Before the internet, it was relatively difficult for paedophiles to find and share child pornography and images of child rape, let alone build connections amongst themselves to facilitate such abuse. It was a world of the physical, where one paedophile had to meet another on the streets and somehow discover a mutual affinity for the sexual exploitation of kids before they might share with and encourage each other. The internet has enabled marvellous progress for mankind in countless ways, but as the world has become vastly more interconnected, the child pornography problem has soared.

Since 2002, the National Center for Missing & Exploited Children (NCMEC) reports it has reviewed more than 65 million images of child pornography online, with the volumes steadily increasing, the crimes becoming more violent and the victims getting younger. An estimated 10 percent of images reviewed by NCMEC in 2011 involved infants and toddlers, who cannot tell anyone about their abuse.

In the UK, the Internet Watch Foundation’s hotline processed 48,702 reports in 2010, which is a 27.6 per cent increase over 2009.

The more complex the problem grows, the more sophisticated the technology must be in order to help address it. As such, although law enforcement around the world works diligently to combat child exploitation and the spread of child pornography online, investigators are challenged by massive amounts of data and limited resources.

Supporting Law Enforcement Through Technology Innovation

PhotoDNA is an image-matching technology developed by Microsoft Research in collaboration with Dartmouth College that creates a unique signature for a digital image, something like a fingerprint, that can be compared with the signatures of other images to find copies of that image. NCMEC and online service providers such as Microsoft and other online service providers currently use PhotoDNA to help find, report and eliminate some of the worst-known images of child pornography online.
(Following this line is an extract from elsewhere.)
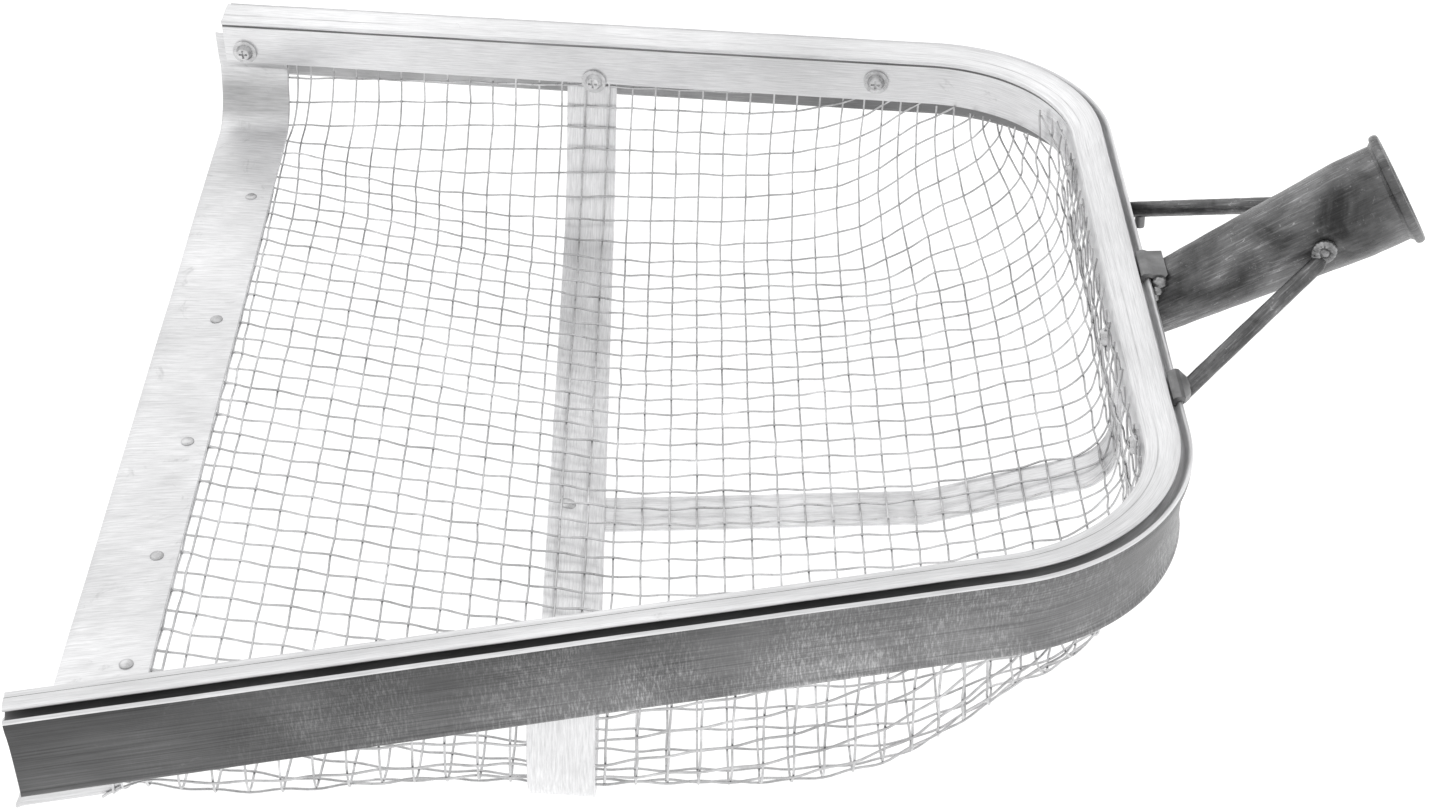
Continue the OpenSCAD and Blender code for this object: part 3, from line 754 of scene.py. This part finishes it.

Although initially designed for online service provider use, law enforcement globally has voiced strong interest in the potential use of PhotoDNA in child sexual exploitation investigations since its introduction in December 2009. Based on the expressed need, Microsoft and NetClean are working together to make PhotoDNA available to law enforcement worldwide through tools that many agencies already use. With today’s announcement, law enforcement worldwide can now use this technology to help with the following:

• To create a link between online service reports and law enforcement investigations to help speed the identification of victims, so they can be rescued and their abusers brought to justice

• To allow faster review of the massive number of seized images so investigators and prosecutors cantackle more cases

• To limit the exposure of investigators to the corrosive effects of viewing abuse images

Specifically, PhotoDNA will be available to law enforcement at no charge via the following:

  • NetClean Analyze. PhotoDNA is being made available through a new version of NetClean Analyze, a free technology toolbox for police forces working with child sexual exploitation (CSA) image cases, which is already used by law enforcement in many countries worldwide. NetClean Analyze is a multidimensional platform for CSA investigations that helps streamline workflows for varioustasks involved in cases. The easy-to-use interface helps provide a powerful and fast application able to deal with millions of files at the same time. The integration of PhotoDNA adds to tools already available in NetClean Analyze to help investigators save time by quickly identifying duplicate images in investigations. The new version will also include functionality to support connections between NetClean Analyze and the Child Exploitation Tracking System (CETS) where appropriate.
  • Child Exploitation Tracking System (CETS). PhotoDNA is being integrated into CETS, a collaborative global law enforcement program supported by Microsoft technology for child pornography investigations that helps law enforcement agencies eliminate duplication, making it more efficient for the agencies to follow up on leads, collect evidence and build cases against suspected child pornographers. CETS is currently used by agencies in Australia, Brazil, Belgium, Canada, Italy, the UK and the US.
  • Direct licencing. Certain law enforcement agencies with the technical capacity and resources required to manage PhotoDNA source code integration themselves can licence directly for use of PhotoDNA in child sexual exploitation investigations.

Welcoming today’s announcement, a spokesperson for the Internet Watch Foundation said:

“The Internet Watch Foundation has been working to eliminate online child sexualabuse images and videos for 15 years. Over this time we have progressively seen more content featuring the rape and sexual torture of younger children. We have therefore grown our expertise and experience to be nimble in our tracking and targeting of this content.”

“It is of great importance for us to collaborate with those at the cutting edge of technology to give us the most effective tools possible to do our work.

“PhotoDNA gives us the opportunity to make massive progress in protecting victims from their sexual abuse images being seen time and time again and it will enable us to quickly identify unknown victims in order to share information with law enforcement agencies.

“The development of PhotoDNA and the decision to make this technology available to law enforcement globally is a fantastic leap forward to eliminating this content and aiding those whose job it is to rescue children and arrest offenders.”